Your objective:
Write out the full listing again, exactly as it stands.

Given records:
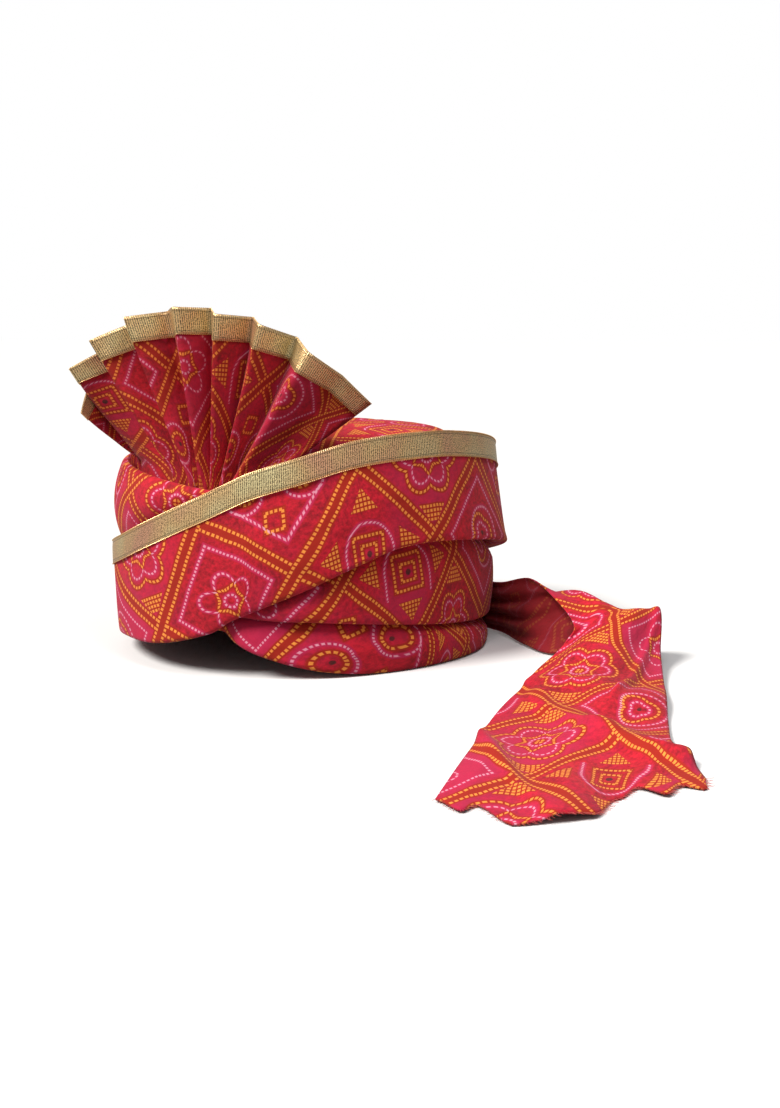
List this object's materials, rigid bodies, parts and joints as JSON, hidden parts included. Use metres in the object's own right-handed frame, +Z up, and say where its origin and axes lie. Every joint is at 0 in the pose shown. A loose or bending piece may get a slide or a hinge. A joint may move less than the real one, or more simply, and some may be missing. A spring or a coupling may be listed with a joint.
{
  "type": "tied turban pagri",
  "caption": "Ready-tied printed cloth turban with tilted wraps, gold ribbon edging, a pleated fan over the forehead and a loose end laid on the table.",
  "frame": {"origin": "centre of the footprint of the turban and its loose end, on the table", "axes": "+Z up, -Y the way the forehead faces, +X towards the wearer's left"},
  "size_m": [0.3838, 0.3684, 0.19],
  "materials": {
    "printed_cotton": "soft crimson cotton with a tie-dye dot print in orange yellow and pale pink",
    "gold_ribbon": "woven metallic gold ribbon with fine cross ribs and a pink cast in places"
  },
  "bodies": {
    "root": {"crown_cap": "printed_cotton", "lower_wrap": "printed_cotton", "middle_wrap": "printed_cotton", "upper_wrap": "printed_cotton", "upper_lace": "gold_ribbon", "fan": "printed_cotton", "fan_lace": "gold_ribbon", "tail": "printed_cotton"}
  },
  "joints": []
}
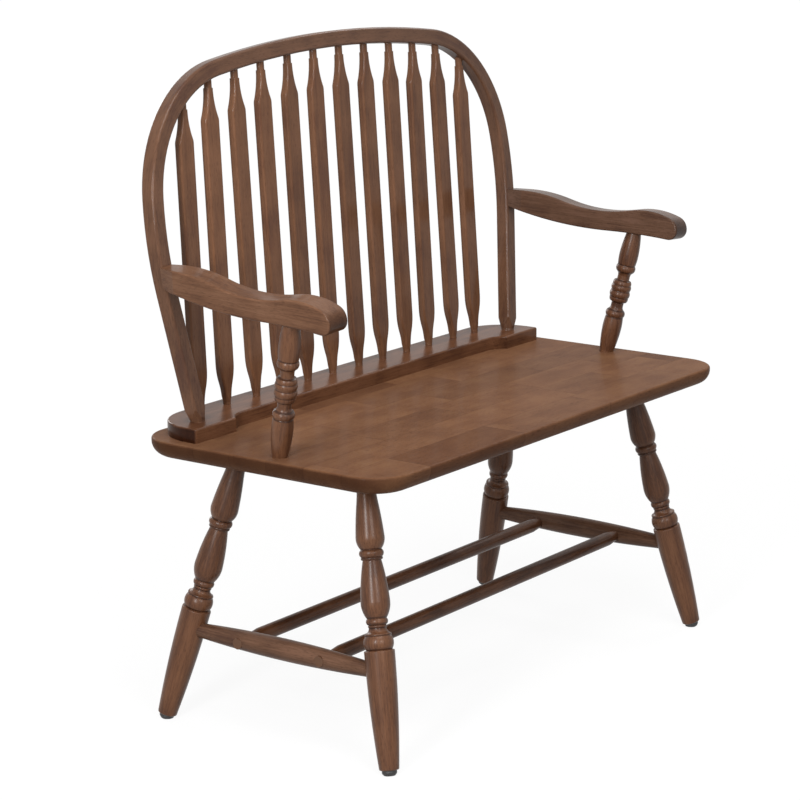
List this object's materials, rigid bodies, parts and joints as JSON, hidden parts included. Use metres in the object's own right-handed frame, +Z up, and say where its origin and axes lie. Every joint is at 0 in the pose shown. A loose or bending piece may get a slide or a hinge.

Problem solution:
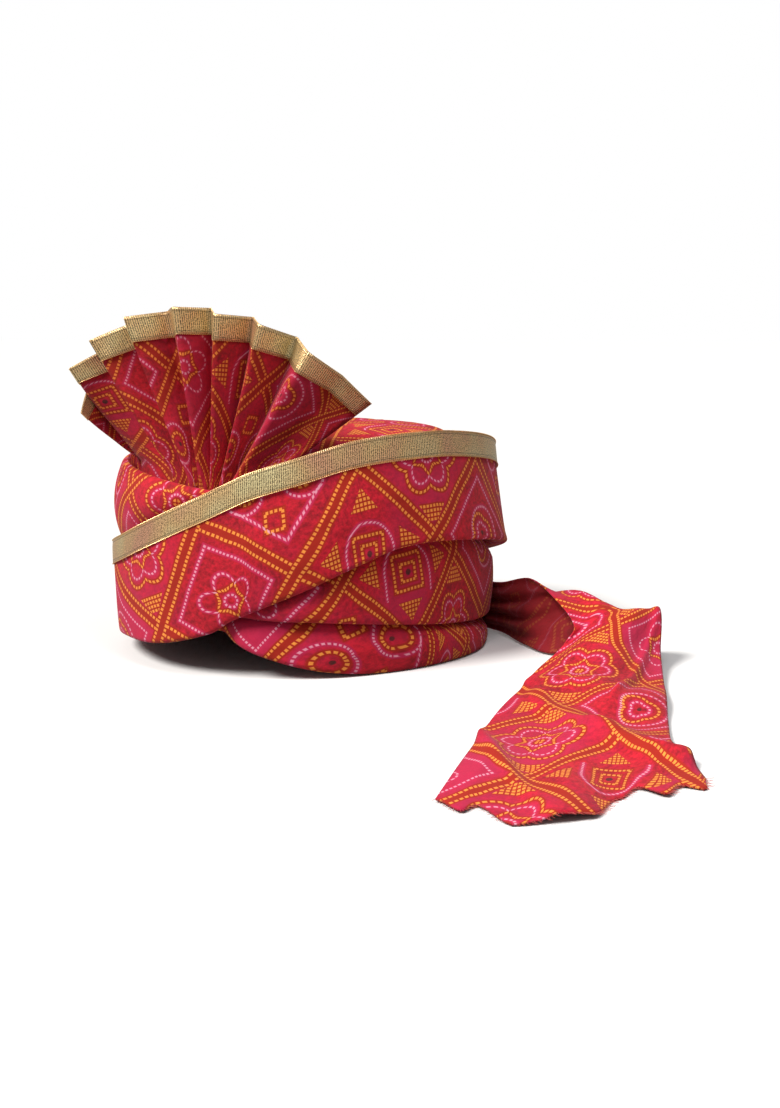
List this object's materials, rigid bodies, parts and joints as JSON, hidden parts included. Use metres in the object's own right-handed frame, +Z up, and say where its origin and axes lie. Every joint is at 0 in the pose shown. A loose or bending piece may get a slide or a hinge. A joint may move less than the real one, or more simply, and some may be missing. A spring or a coupling may be listed with a joint.
{
  "type": "tied turban pagri",
  "caption": "Ready-tied printed cloth turban with tilted wraps, gold ribbon edging, a pleated fan over the forehead and a loose end laid on the table.",
  "frame": {"origin": "centre of the footprint of the turban and its loose end, on the table", "axes": "+Z up, -Y the way the forehead faces, +X towards the wearer's left"},
  "size_m": [0.3838, 0.3684, 0.19],
  "materials": {
    "printed_cotton": "soft crimson cotton with a tie-dye dot print in orange yellow and pale pink",
    "gold_ribbon": "woven metallic gold ribbon with fine cross ribs and a pink cast in places"
  },
  "bodies": {
    "root": {"crown_cap": "printed_cotton", "lower_wrap": "printed_cotton", "middle_wrap": "printed_cotton", "upper_wrap": "printed_cotton", "upper_lace": "gold_ribbon", "fan": "printed_cotton", "fan_lace": "gold_ribbon", "tail": "printed_cotton"}
  },
  "joints": []
}
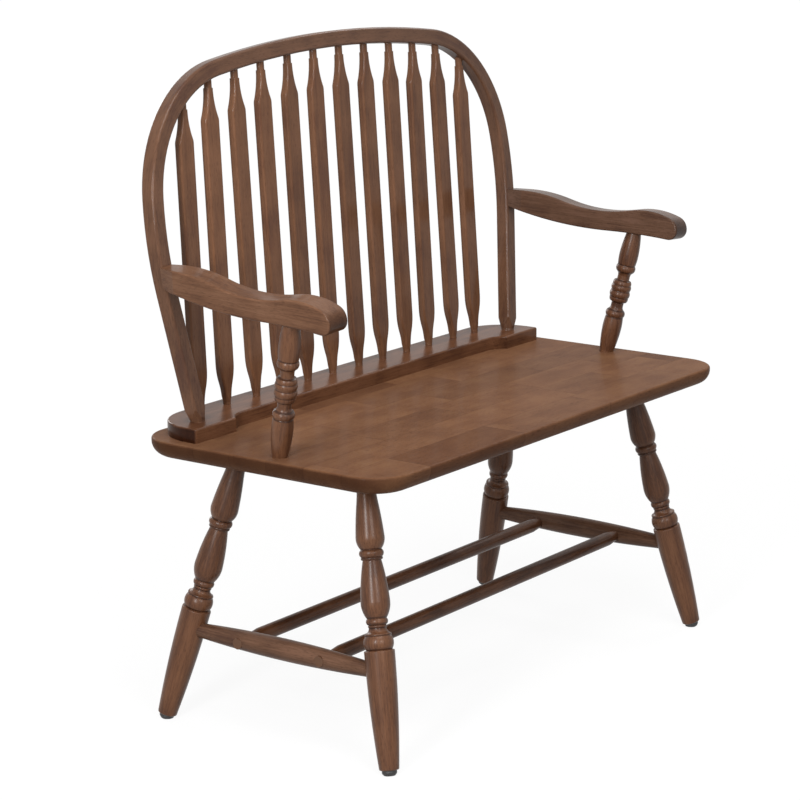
List this object's materials, rigid bodies, parts and joints as JSON, hidden parts included. Use metres in the object's own right-handed frame, +Z up, and say where its origin and axes lie. Every joint is at 0 in the pose shown. A loose or bending piece may get a slide or a hinge.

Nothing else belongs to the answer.